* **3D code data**
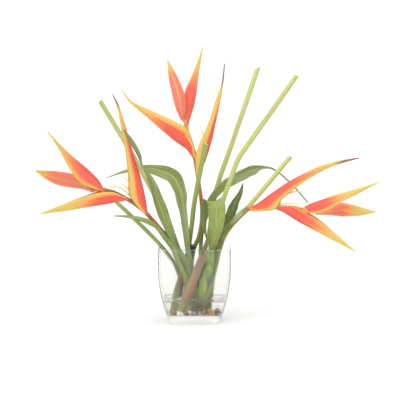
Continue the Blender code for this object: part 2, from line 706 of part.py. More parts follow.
def make_roots():
    """A mat of roots under the bulb: a flat core with curved rootlets sunk into it.

    Some rootlets at the left of its front loop up beside the bulb.
    """
    draw = random.Random(7)
    core = [Vector((ROOT_X, 0.0, z)) for z in (18.5, 21.0, 25.0, 27.0)]
    pieces = [tube("roots", core, [7.0, 10.0, 9.0, 5.0], "root", 9, 5)]
    for i in range(ROOTLETS):
        angle = math.tau * (i + draw.uniform(-0.3, 0.3)) / ROOTLETS
        reach = draw.uniform(0.8, 1.0) * ROOT_REACH
        out = Vector((math.cos(angle), 0.8 * math.sin(angle), 0))
        start = Vector((ROOT_X, 0.0, 22.5)) + out * 4
        middle = start + out * (reach * 0.4) + Vector((0, 0, draw.uniform(-1.0, 5.0)))
        end = Vector((ROOT_X, 0.0, 18.4)) + out * reach
        pieces.append(tube("rootlet", [start, middle, end], [1.3, 1.1, 0.8], "root", 5, 5))
    for i in range(ROOT_LOOPS):
        angle = math.radians(LOOP_FROM + LOOP_SPREAD * i / (ROOT_LOOPS - 1))
        out = Vector((math.cos(angle), math.sin(angle), 0))
        rise = draw.uniform(LOOP_LEAST, 1.0)
        path = [out * reach + Vector((ROOT_X, 0, LOOP_FOOT + up * rise)) for reach, up in LOOP_WAY]
        pieces.append(tube("loop", path, LOOP_RADII, "root", 5, 8))
    return join("bulb_roots", pieces, "root")


# Each pebble: its place and its height off the floor, its half sizes and its turn in degrees
PEBBLES = {
    "pebble_red": ((-15, -38, 0), (6.2, 5.0, 4.0), 10),
    "pebble_grey": ((0, -37, 0), (6.4, 5.0, 5.0), -15),
    "pebble_pink": ((10.5, -38, 0), (3.4, 4.4, 5.0), 5),
    "pebble_olive": ((19, -36, 0), (4.2, 5.0, 6.6), 0),
    "pebble_tan": ((33.5, -37, 0), (9.4, 6.0, 4.0), 4),
    "pebble_ochre": ((31.5, -35.5, 7.9), (8.2, 5.6, 3.4), -6),
    "pebble_dark": ((45.6, -18, 0), (6.8, 6.4, 8.6), 0),
    "pebble_pale": ((33.5, -9, 0), (6.0, 4.6, 4.2), -20),
    "pebble_brown": ((43, -3, 0), (4.0, 5.6, 3.8), 15),
    "pebble_white": ((40, 9, 0), (5.4, 5.0, 4.4), 40),
    "pebble_cream": ((-6, -26, 0), (5.2, 4.0, 3.2), 25),
    "pebble_rose": ((-40, -22, 0), (5.6, 5.0, 4.4), 12),
}
PEBBLE_FLOOR = BASE_THICK + GAP


def pebble(name, place, half, turn, grow=0.0):
    """A water-worn pebble: a ball pressed to its three sizes, with a seeded unevenness."""
    bm = bmesh.new()
    bmesh.ops.create_icosphere(bm, subdivisions=2, radius=1.0)
    draw = random.Random(name.removeprefix("hole_"))
    lean = [(Vector([draw.uniform(-1, 1) for _ in range(3)]).normalized(), draw.uniform(0, 0.14))
            for _ in range(4)]
    angle = math.radians(turn)
    for vertex in bm.verts:
        way = vertex.co.normalized()
        reach = 1 - sum(depth * max(0.0, way.dot(axis)) ** 3 for axis, depth in lean)
        x = way.x * reach * (half[0] + grow)
        y = way.y * reach * (half[1] + grow)
        z = way.z * reach * (half[2] + grow)
        across = x * math.cos(angle) - y * math.sin(angle)
        along_y = x * math.sin(angle) + y * math.cos(angle)
        vertex.co = Vector((place[0] + across, place[1] + along_y, z))
    lift = PEBBLE_FLOOR + place[2] - grow - min(vertex.co.z for vertex in bm.verts)
    for vertex in bm.verts:
        vertex.co = (vertex.co + Vector((0, 0, lift))) * MM
    mesh = bpy.data.meshes.new(name)
    bm.to_mesh(mesh)
    bm.free()
    return new_object(name, mesh, "pebble")


def make_pebbles():
    for name, (place, half, turn) in PEBBLES.items():
        pebble(name, place, half, turn)


def make_holes():
    """What the water leaves free: a plain hole round each thing that stands in it."""
    holes = []
    for name, (place, half, turn) in PEBBLES.items():
        holes.append(pebble("hole_" + name, place, half, turn, HOLE_GAP))
    for name, (points, (low, _), _) in CUT_STEMS.items():
        holes.append(hole(name, points[:4], [low], STEM_SIDES))
    for name, (points, radii, _) in FLOWER_STEMS.items():
        holes.append(hole(name, points[:4], [radii[0]], STEM_SIDES))
    for name in SUNK_LEAVES:
        holes.append(hole(name, [p[:3] for p in LEAVES[name][0][:4]], [SUNK_LEAF_RADIUS], 7))
    holes.append(hole("stalk_front", STALK_FRONT[0], STALK_FRONT[1], STALK_SIDES))
    holes.append(hole("stalk_back", STALK_BACK[0], STALK_BACK[1], STALK_SIDES))
    holes.append(hole("leaf_bulb", BULB_ROUTE, BULB_RADII, BULB_SIDES, 0.0, BULB_RINGS))
    mat = [Vector((ROOT_X, 0.0, z)) for z in (10.0, 30.0, 50.0)]
    holes.append(tube("hole_roots", mat, [ROOT_REACH + 4.0], "water", 14, 4))
    return holes


def hole(name, points, radii, sides, deeper=HOLE_DEEPER, rings=9):
    path = route(*points)
    down = (path[0] - path[1]).normalized()
    path[0] = path[0] + down * deeper
    wide = [radius + HOLE_GAP for radius in radii] * (2 if len(radii) == 1 else 1)
    return tube("hole_" + name, path, wide, "water", sides, rings)


def main():
    clear_scene()
    make_vase()
    make_water(make_holes())
    make_stalks()
    make_bulb()
    make_roots()
    make_pebbles()
    make_cut_stems()
    make_flower_stems()
    make_sheaths()
    make_bracts()
    make_leaves()


main()
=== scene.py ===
"""Dresses heliconia flower stems in a square glass vase, with one operator for each kind of piece.

Run in Blender 4.5. Point lists are in millimetres and meshes in metres. The origin is the middle
of the vase's foot, with +Z up and the viewer at -Y.
"""

import math
import random
from functools import partial

import bmesh
import bpy
from bpy.props import FloatProperty, FloatVectorProperty, IntProperty, PointerProperty
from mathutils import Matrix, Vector, noise


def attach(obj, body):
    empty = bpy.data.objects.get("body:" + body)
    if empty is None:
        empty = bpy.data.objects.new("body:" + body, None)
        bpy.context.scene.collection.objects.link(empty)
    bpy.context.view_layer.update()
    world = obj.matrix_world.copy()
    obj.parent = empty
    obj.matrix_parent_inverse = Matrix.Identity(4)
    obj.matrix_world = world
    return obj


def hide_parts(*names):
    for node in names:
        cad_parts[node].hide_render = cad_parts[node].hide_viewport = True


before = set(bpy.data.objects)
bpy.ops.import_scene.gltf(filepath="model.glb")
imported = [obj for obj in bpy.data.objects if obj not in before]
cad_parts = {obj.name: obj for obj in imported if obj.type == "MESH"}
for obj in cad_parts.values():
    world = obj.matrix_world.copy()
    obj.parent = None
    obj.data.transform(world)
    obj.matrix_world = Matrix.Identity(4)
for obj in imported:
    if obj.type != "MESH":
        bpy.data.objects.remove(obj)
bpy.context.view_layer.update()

bl_info = {
    "name": "Heliconia stems in a vase",
    "version": (1, 0, 0),
    "blender": (4, 5, 0),
    "location": "View3D > Sidebar > Heliconia",
    "description": "Builds the flowers, leaves, cut stems, vase, water, pebbles and studio",
    "category": "Object",
}

MM = 0.001
BODY = "root"

# Front view on which the stems, leaves and bracts are set out: across and up are millimetres
# from its middle, in the plane of the vase's axis, and depth is millimetres behind that plane.
VIEW_AIM = Vector((11.0, 0.0, 243.0))
VIEW_DISTANCE = 3600.0
VIEW_TILT = math.radians(3.9)
VIEW_LENS = 162.0
VIEW_SENSOR = 36.0

# How each piece leans: millimetres back for each millimetre away from the vase's mouth
MOUTH_UP = -100.0
LEAN_START = 55.0
LEAN_EASE = 60.0
LEANS = {
    "cut_stem_far_left": 0.15,
    "cut_stem_low_left": 0.1,
    "cut_stem_front": -0.1,
    "cut_stem_tall": 0.2,
    "cut_stem_bent": 0.05,
    "cut_stem_right": 0.1,
    "flower_stem_left": -0.25,
    "flower_stem_centre": 0.12,
    "flower_stem_right": -0.18,
    "leaf_front": 0.0,
    "leaf_arch_left": 0.3,
    "leaf_twisted": -0.25,
    "leaf_arch_right": 0.3,
    "leaf_dark_right": 0.1,
    "leaf_low_left": -0.2,
}

# Vase
FOOT_HALF = 47.8
RIM_HALF = 72.3
VASE_HEIGHT = 149.5
BELLY_HEIGHT = 125.0
BELLY_CURVE = 2.2
OUTER_CORNER = 6.0
INNER_CORNER = 3.0
CORNER_STEPS = 8
FLAT_SHARES = (0.008, 0.1, 0.3, 0.5, 0.7, 0.9, 0.992)
RECESS_HALF = 37.0
RECESS_DEPTH = 1.4
RECESS_CORNER = 5.0
FOOT_ROUND = 0.8
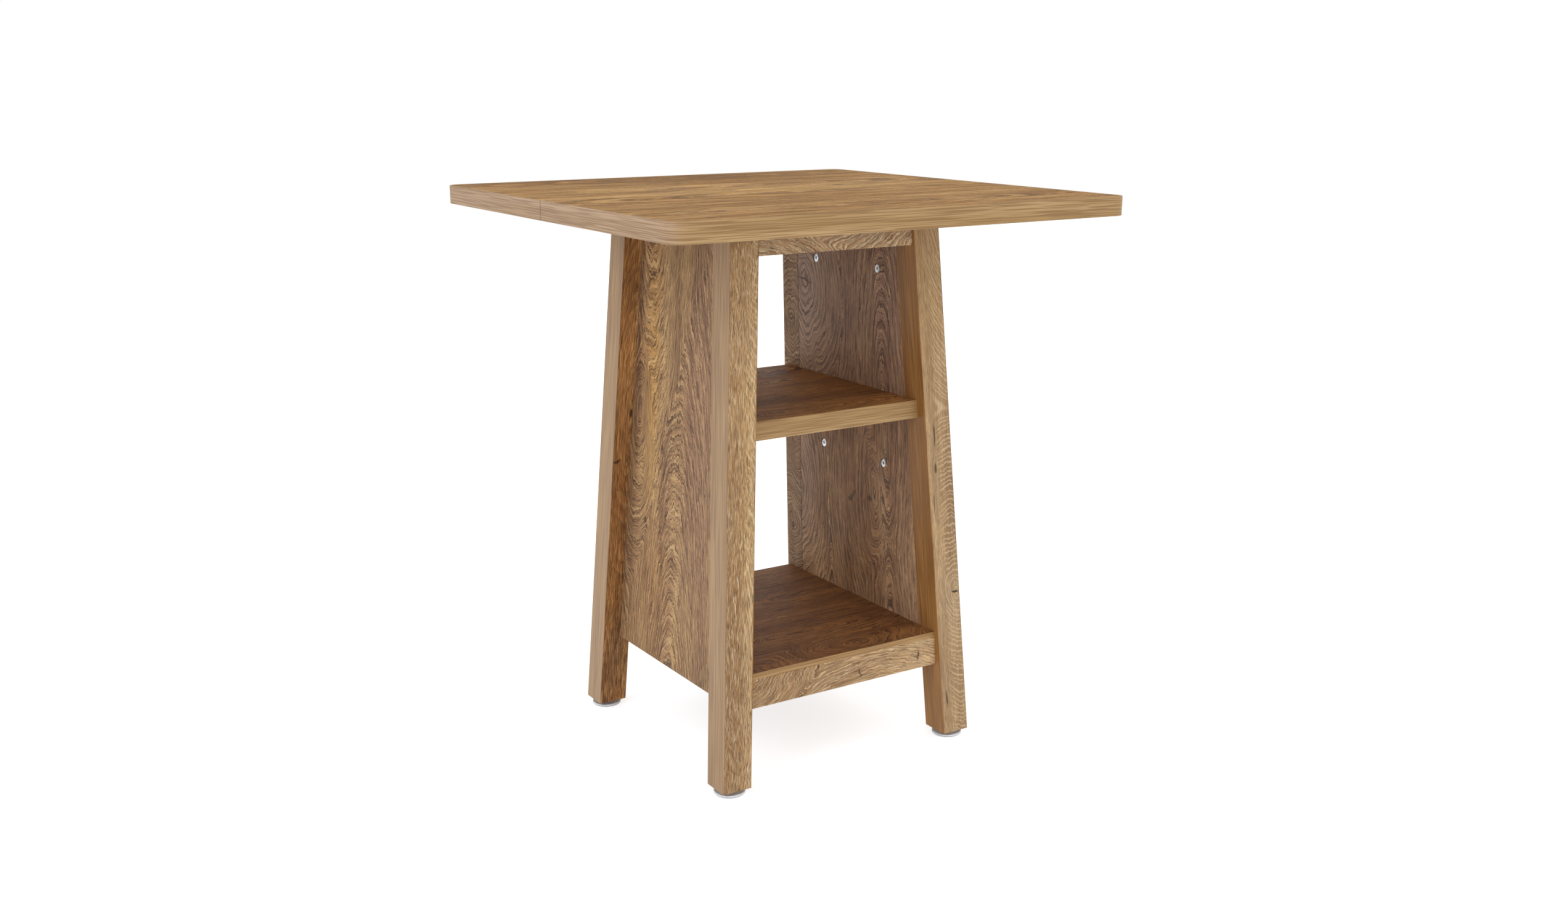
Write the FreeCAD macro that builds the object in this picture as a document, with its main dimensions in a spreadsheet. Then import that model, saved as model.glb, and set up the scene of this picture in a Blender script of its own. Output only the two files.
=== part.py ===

* **SHORT EXERCISE**
Output, from the data above, the lines from the line with "bpy.context.scene.collection.objects.link(empty)" to the line with "for node in" exactly as they stand, both ends included and nothing else.

* **THE REPLY**
        bpy.context.scene.collection.objects.link(empty)
    bpy.context.view_layer.update()
    world = obj.matrix_world.copy()
    obj.parent = empty
    obj.matrix_parent_inverse = Matrix.Identity(4)
    obj.matrix_world = world
    return obj


def hide_parts(*names):
    for node in names:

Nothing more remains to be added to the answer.